Written task:
Write out the whole listing exactly as it stands.

3D code data:
----
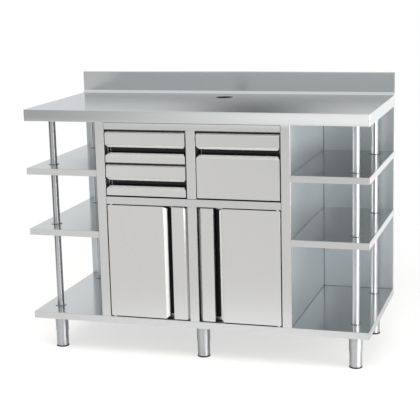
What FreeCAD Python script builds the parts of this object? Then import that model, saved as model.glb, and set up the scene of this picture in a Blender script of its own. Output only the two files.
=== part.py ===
"""Waiter service station: folded stainless-steel counter with drawers, doors and open end shelves.

Millimetres, +Z up. The origin is on the floor, under the middle of the unit. The front faces -Y.
"""
import FreeCAD, Part
import Sketcher
import math
import os

NODES = []

# ---------------------------------------------------------------------------
# Driving dimensions
# ---------------------------------------------------------------------------

DIMENSIONS = [
    # Overall form
    ("overall_length", 1500),
    ("overall_depth", 700),
    ("worktop_height", 1095),
    ("worktop_edge", 50),
    ("worktop_sheet", 1.5),
    ("worktop_return", 15),
    ("backsplash_height", 100),
    ("backsplash_thickness", 20),
    ("backsplash_cove", 12),
    ("panel_sheet", 1.2),
    ("bend_radius", 2),
    # Cable outlet
    ("outlet_hole_diameter", 72),
    ("outlet_setback", 176),
    ("grommet_rim", 4),
    ("grommet_flange", 1.2),
    ("grommet_wall", 4),
    ("grommet_depth", 16),
    ("grommet_clearance", 0.1),
    # Base, end shelves and back
    ("foot_height", 162),
    ("base_edge", 30),
    ("shelf_edge", 28),
    ("shelf_return", 12),
    ("upper_shelf_drop", 256),
    ("lower_shelf_drop", 525),
    ("back_panel_depth", 15),
    ("stiffener_width", 60),
    ("stiffener_foot", 15),
    ("base_stiffener_height", 24),
    ("stiffener_clearance", 3),
    ("front_stiffener_inset", 180),
    # Cabinet
    ("cabinet_width", 850),
    ("cabinet_setback", 2),
    ("side_panel_depth", 14),
    ("stile_width", 40),
    ("frame_depth", 20),
    ("top_rail_height", 30),
    ("middle_rail_height", 34),
    ("drawer_zone_height", 288),
    ("deck_edge", 16),
    ("inner_shelf_height", 250),
    ("inner_shelf_edge", 20),
    ("inner_shelf_clearance", 13.6),
    ("clip_width", 30),
    ("clip_reach", 25),
    ("clip_drop", 20),
    # Fronts with a folded finger channel
    ("front_gap", 4.5),
    ("grip_bevel", 13),
    ("grip_throat", 24),
    ("grip_depth", 44),
    ("grip_trim", 10),
    ("edge_bevel", 13),
    ("drawer_face", 46.5),
    ("door_strip", 54.5),
    # Drawer boxes and runners
    ("box_sheet", 1),
    ("box_back_clearance", 98),
    ("box_lift", 12),
    ("box_headroom", 24),
    ("runner_space", 13),
    ("runner_height", 45),
    ("runner_shortfall", 40),
    ("runner_sheet", 1.2),
    ("runner_play", 0.4),
    ("runner_offset", 18),
    # Doors
    ("pivot_inset", 14),
    ("pivot_setback", 8),
    ("pivot_diameter", 8),
    ("pivot_length", 20),
    ("pivot_clearance", 0.05),
    ("pivot_play", 0.3),
    ("pivot_washer_rim", 3.5),
    ("liner_clearance", 0.3),
    ("liner_edge", 12),
    ("catch_width", 36),
    ("catch_thickness", 10),
    ("catch_height", 20),
    ("catch_gap", 0.4),
    # Posts
    ("post_diameter", 30),
    ("post_wall", 1.5),
    ("post_inset_side", 76),
    ("post_inset_front", 120),
    ("post_inset_rear", 95),
    ("collar_rim", 9),
    ("collar_height", 2),
    ("tie_rod_diameter", 8),
    ("tie_rod_clearance", 0.5),
    # Feet
    ("insert_diameter", 54),
    ("insert_wall", 2),
    ("insert_clearance", 0.3),
    ("sleeve_wall", 1.7),
    ("sleeve_drop", 88),
    ("insert_overlap", 42),
    ("pad_overhang", 1),
    ("pad_height", 6),
    ("foot_plate_rim", 16),
    ("foot_plate_thickness", 3),
    ("spindle_diameter", 12),
    ("spindle_clearance", 0.05),
    ("spindle_engagement", 30),
    ("spindle_nut_wall", 4),
    ("spindle_nut_length", 72),
]


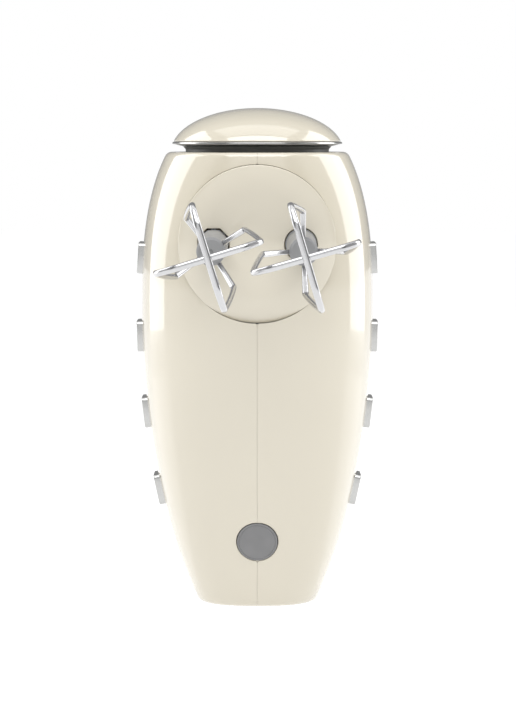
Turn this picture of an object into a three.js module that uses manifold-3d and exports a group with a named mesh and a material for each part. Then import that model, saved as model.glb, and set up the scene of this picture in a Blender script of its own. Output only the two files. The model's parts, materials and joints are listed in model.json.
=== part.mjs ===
// A hand mixer with two twisted-wire beaters, standing on its heel.
// Millimetres. +Z runs from the heel up to the nose, -Y is the way the beaters point, +Y is the handle side
// and X runs across. The origin is where the motor axis meets the surface that the heel stands on.
import * as THREE from "three";
import { mergeVertices } from "three/addons/utils/BufferGeometryUtils.js";
import Module from "manifold-3d";

const wasm = await Module();
wasm.setup();

// ---------------------------------------------------------------- driving dimensions
const GAP = 0.3; // between two pieces that touch or nest
const FIT = 0.15; // around a shaft that is pressed into a piece
const FACETS = 16; // sides of a small round piece
const WIDE_FACETS = 24; // and of a wide one
const FAR = 300; // past every face of the mixer

// Casing: the body's width and depth at each height, and how round its cross-section is.
const WALL = 2.4;
const WIDEST_Z = 120;
const HALF_WIDTH = 47.7;
const LOWER_WIDTH_ARC = { pastHeel: 23.4, power: 1.85 }; // from the widest height down to the heel
const UPPER_WIDTH_ARC = { pastFront: 20.3, power: 2.65 }; // and up to the nose
const BELLY_Z = 118; // where the underside is furthest out
const BELLY_DEPTH = 42;
const BELLY_RADIUS = 320; // the underside's curve from there down to the heel
const UPPER_BELLY_ARC = { pastFront: 42, power: 2.65 };
const BACK_DEPTH = 38;
const BACK_FRONT_DROP = 3.623; // how far the back has curved in by the front face
const SECTION_POWER = 2.35; // 2 would be an ellipse
const NOSE_ROUND_Z = 150; // above this the cross-section turns into a plain ellipse
const FRONT_Z = 186; // flat front end of the casing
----
Answer to this exercise:
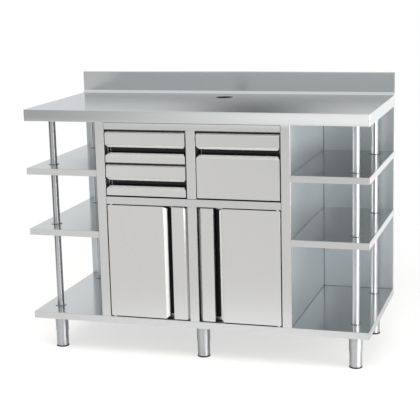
What FreeCAD Python script builds the parts of this object? Then import that model, saved as model.glb, and set up the scene of this picture in a Blender script of its own. Output only the two files.
=== part.py ===
"""Waiter service station: folded stainless-steel counter with drawers, doors and open end shelves.

Millimetres, +Z up. The origin is on the floor, under the middle of the unit. The front faces -Y.
"""
import FreeCAD, Part
import Sketcher
import math
import os

NODES = []

# ---------------------------------------------------------------------------
# Driving dimensions
# ---------------------------------------------------------------------------

DIMENSIONS = [
    # Overall form
    ("overall_length", 1500),
    ("overall_depth", 700),
    ("worktop_height", 1095),
    ("worktop_edge", 50),
    ("worktop_sheet", 1.5),
    ("worktop_return", 15),
    ("backsplash_height", 100),
    ("backsplash_thickness", 20),
    ("backsplash_cove", 12),
    ("panel_sheet", 1.2),
    ("bend_radius", 2),
    # Cable outlet
    ("outlet_hole_diameter", 72),
    ("outlet_setback", 176),
    ("grommet_rim", 4),
    ("grommet_flange", 1.2),
    ("grommet_wall", 4),
    ("grommet_depth", 16),
    ("grommet_clearance", 0.1),
    # Base, end shelves and back
    ("foot_height", 162),
    ("base_edge", 30),
    ("shelf_edge", 28),
    ("shelf_return", 12),
    ("upper_shelf_drop", 256),
    ("lower_shelf_drop", 525),
    ("back_panel_depth", 15),
    ("stiffener_width", 60),
    ("stiffener_foot", 15),
    ("base_stiffener_height", 24),
    ("stiffener_clearance", 3),
    ("front_stiffener_inset", 180),
    # Cabinet
    ("cabinet_width", 850),
    ("cabinet_setback", 2),
    ("side_panel_depth", 14),
    ("stile_width", 40),
    ("frame_depth", 20),
    ("top_rail_height", 30),
    ("middle_rail_height", 34),
    ("drawer_zone_height", 288),
    ("deck_edge", 16),
    ("inner_shelf_height", 250),
    ("inner_shelf_edge", 20),
    ("inner_shelf_clearance", 13.6),
    ("clip_width", 30),
    ("clip_reach", 25),
    ("clip_drop", 20),
    # Fronts with a folded finger channel
    ("front_gap", 4.5),
    ("grip_bevel", 13),
    ("grip_throat", 24),
    ("grip_depth", 44),
    ("grip_trim", 10),
    ("edge_bevel", 13),
    ("drawer_face", 46.5),
    ("door_strip", 54.5),
    # Drawer boxes and runners
    ("box_sheet", 1),
    ("box_back_clearance", 98),
    ("box_lift", 12),
    ("box_headroom", 24),
    ("runner_space", 13),
    ("runner_height", 45),
    ("runner_shortfall", 40),
    ("runner_sheet", 1.2),
    ("runner_play", 0.4),
    ("runner_offset", 18),
    # Doors
    ("pivot_inset", 14),
    ("pivot_setback", 8),
    ("pivot_diameter", 8),
    ("pivot_length", 20),
    ("pivot_clearance", 0.05),
    ("pivot_play", 0.3),
    ("pivot_washer_rim", 3.5),
    ("liner_clearance", 0.3),
    ("liner_edge", 12),
    ("catch_width", 36),
    ("catch_thickness", 10),
    ("catch_height", 20),
    ("catch_gap", 0.4),
    # Posts
    ("post_diameter", 30),
    ("post_wall", 1.5),
    ("post_inset_side", 76),
    ("post_inset_front", 120),
    ("post_inset_rear", 95),
    ("collar_rim", 9),
    ("collar_height", 2),
    ("tie_rod_diameter", 8),
    ("tie_rod_clearance", 0.5),
    # Feet
    ("insert_diameter", 54),
    ("insert_wall", 2),
    ("insert_clearance", 0.3),
    ("sleeve_wall", 1.7),
    ("sleeve_drop", 88),
    ("insert_overlap", 42),
    ("pad_overhang", 1),
    ("pad_height", 6),
    ("foot_plate_rim", 16),
    ("foot_plate_thickness", 3),
    ("spindle_diameter", 12),
    ("spindle_clearance", 0.05),
    ("spindle_engagement", 30),
    ("spindle_nut_wall", 4),
    ("spindle_nut_length", 72),
]


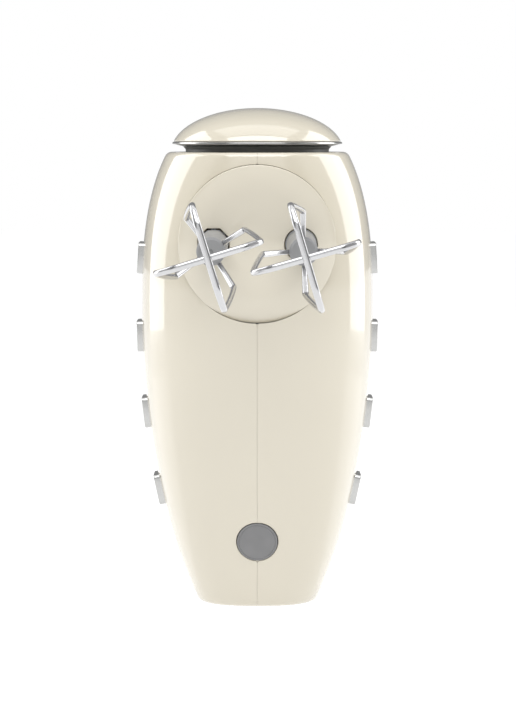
Turn this picture of an object into a three.js module that uses manifold-3d and exports a group with a named mesh and a material for each part. Then import that model, saved as model.glb, and set up the scene of this picture in a Blender script of its own. Output only the two files. The model's parts, materials and joints are listed in model.json.
=== part.mjs ===
// A hand mixer with two twisted-wire beaters, standing on its heel.
// Millimetres. +Z runs from the heel up to the nose, -Y is the way the beaters point, +Y is the handle side
// and X runs across. The origin is where the motor axis meets the surface that the heel stands on.
import * as THREE from "three";
import { mergeVertices } from "three/addons/utils/BufferGeometryUtils.js";
import Module from "manifold-3d";

const wasm = await Module();
wasm.setup();

// ---------------------------------------------------------------- driving dimensions
const GAP = 0.3; // between two pieces that touch or nest
const FIT = 0.15; // around a shaft that is pressed into a piece
const FACETS = 16; // sides of a small round piece
const WIDE_FACETS = 24; // and of a wide one
const FAR = 300; // past every face of the mixer

// Casing: the body's width and depth at each height, and how round its cross-section is.
const WALL = 2.4;
const WIDEST_Z = 120;
const HALF_WIDTH = 47.7;
const LOWER_WIDTH_ARC = { pastHeel: 23.4, power: 1.85 }; // from the widest height down to the heel
const UPPER_WIDTH_ARC = { pastFront: 20.3, power: 2.65 }; // and up to the nose
const BELLY_Z = 118; // where the underside is furthest out
const BELLY_DEPTH = 42;
const BELLY_RADIUS = 320; // the underside's curve from there down to the heel
const UPPER_BELLY_ARC = { pastFront: 42, power: 2.65 };
const BACK_DEPTH = 38;
const BACK_FRONT_DROP = 3.623; // how far the back has curved in by the front face
const SECTION_POWER = 2.35; // 2 would be an ellipse
const NOSE_ROUND_Z = 150; // above this the cross-section turns into a plain ellipse
const FRONT_Z = 186; // flat front end of the casing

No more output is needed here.